This year we'll see new video game machines, a new version of Windows and maybe even an Apple-branded television. But don't get your hopes up too high. My prediction is that those and several other eagerly anticipated tech products will prove disappointing.
Here's my forecast for some of the top tech duds for the year:
WINDOWS 8 WILL BE THE NEXT VISTA: The conventional wisdom about Microsoft's Windows operating system is that every other version is a winner, but the ones in between you generally want to avoid. Those latter versions usually introduce a major change in the way the operating system works or looks, while the others typically refine those changes and fix all the random bugs and problems they introduce.
That dynamic seems almost certain to play out again this year -- in spades -- when the company releases Windows 8, the successor to the popular Windows 7. The new version drastically changes the look-and-feel of Windows. With it, Microsoft is also pushing a big change in how developers write applications. And the software is being designed to run on both tablets and PCs, which is likely to result in a Frankenstein monster that works well on neither.
Look for companies and even consumers to hold out for Windows 9.
NEW GAME MACHINES GENERATE LITTLE BUZZ: Time was when the world would be abuzz at the prospect of a new game machine -- much less two. But those days have passed.
This year, Sony and Nintendo will debut the PlayStation Vita and the Wii U, respectively. My bet: The world will yawn. Sales of Nintendo's 3DS handheld -- the last new game device to hit store shelves -- were so disappointing that the company cut the price within six months.
And reports out of Japan indicate that after an initial flurry, sales of the Vita, which hit shelves there early, fell off a cliff.
Mainstream consumers have moved on to other ways to play, whether on smartphones or tablets or revitalized older machines, like Microsoft's Xbox 360.
TABLET TABLES TURN: Apple has had the tablet market basically to itself since it launched the iPad nearly two years ago. But thanks to Amazon, that's going to change. Its Kindle Fire tablet has been the giant e-tailer's best-selling item since the company unveiled it in September, and Amazon says it has sold "millions" of them. I'm betting that with its relatively low price and strong suite of software, the Fire's success has only just begun. And I think that's going to force Apple to respond.
Steve Jobs famously decried 7-inch screens such as the one the Fire uses, but Jobs is no longer around. Apple faces the prospect of losing its lead if it doesn't offer a 7-inch iPad.
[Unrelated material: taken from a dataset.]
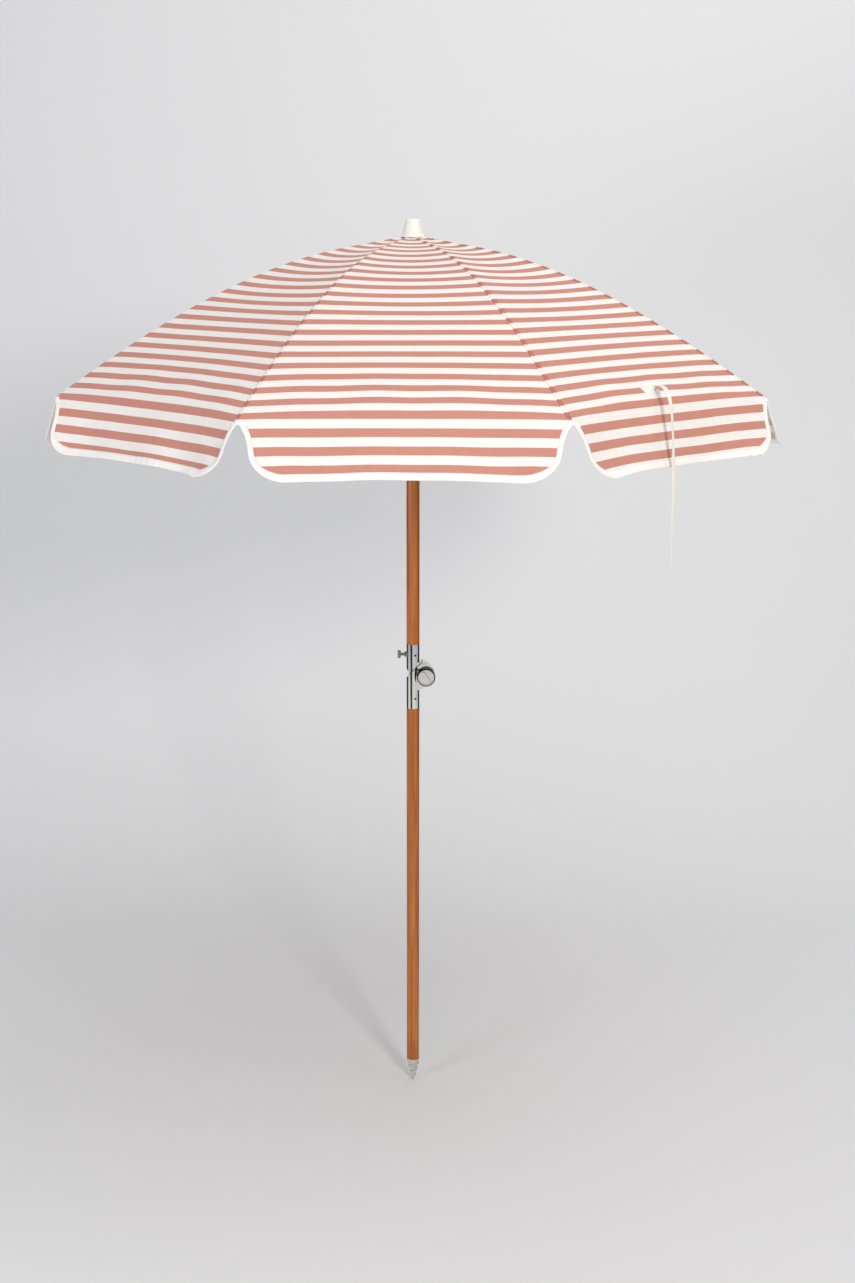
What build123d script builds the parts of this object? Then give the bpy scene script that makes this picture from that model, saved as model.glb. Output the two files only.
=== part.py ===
from build123d import *
from math import cos, radians, sin, tan
import os

# Striped beach umbrella: two-piece wooden pole, plated tilt joint, eight ribs and stretchers, canopy.
# Millimetres. +Z is up along the pole, the origin is the tip of the ground spike, panel 1 faces -Y.

os.makedirs("parts", exist_ok=True)

# pole and spike
total_height = 2200.0
pole_r = 16.0
spike_top = 64.5
spike_plug_r, spike_plug_top = 10.0, 95.0
tenon_r = 14.0
glue_gap = 0.1
run_gap = 0.05
part_gap = 0.3

# tilt joint
tube_r = 16.4
tube_bottom, tube_top = 1021.6, 1185.0
hinge_x, hinge_z = 33.0, 1105.0
disc_r, disc_half = 22.3, 14.0
disc_pocket_r = 24.4
lobe_r, parting_angle = 33.45, 44.0
lobe_gap = 0.45
flare_angle = 60.0
bolt_r = 4.0
knob_r, knob_depth = 22.5, 14.0
lower_tenon_top, upper_tenon_bottom = 1088.0, 1140.0
rivet_r, rivet_azimuth = 2.6, -68.5
lower_rivet_z, screw_z = 1047.5, 1158.0
screw_r = 3.5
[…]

SMARTPHONE RACE EFFECTIVELY ENDS: Some prominent analysts think the smartphone market will see a big shake up this year when Nokia starts shipping Windows Phone 7 devices to the United States and other markets. Some are predicting that within a few years, Windows Phone 7 devices will represent about 20 percent of the smartphone market.
I don't see it. In fact, I think the smartphone battle is largely won already and will be over by the end of the year. Google's Android, already the dominant smartphone operating system, will cement its lead.
Apple's iOS, which underlies the iPhone, will displace Nokia's Symbian as the distant No. 2 operating system. And everything else will fade away.
Nokia has already abandoned Symbian. Research In Motion has delayed the release of phones running its next-generation operating system, which will likely prove a fatal mistake. And even with Nokia's backing, Windows Phone 7 shows no signs of being anything but a bust. It might have been different if Nokia made it easy for its longtime Symbian customers to switch to Windows Phone 7. But it didn't, and they won't.
APPLE'S TELEVISION WILL BE A RATINGS DISASTER: The basic formula for Apple's success has been taking complex, niche products and turning them into mass-market ones by making them easy to use and, in recent years, competitively priced. That formula led to the iPod, the iPhone and the iPad. Apple appears ready to try it again with "smart" televisions -- those that are Internet-connected and can run applications.
Anyone who's tried one knows that smart TVs can be painfully difficult to use. I have little doubt that Apple can and will make things better. But I don't think it can price them competitively because TVs today are sold at or near cost, something Apple would be loath to do.
TVs aren't music players or phones. People buy them far less often, and few are going to junk their current TV for an Apple one, no matter how great it is.
What's more, price and size matter a lot more to consumers than features; few are going to spend potentially hundreds of dollars extra -- or trade down to a smaller set for the same price -- just to get Apple's special sauce.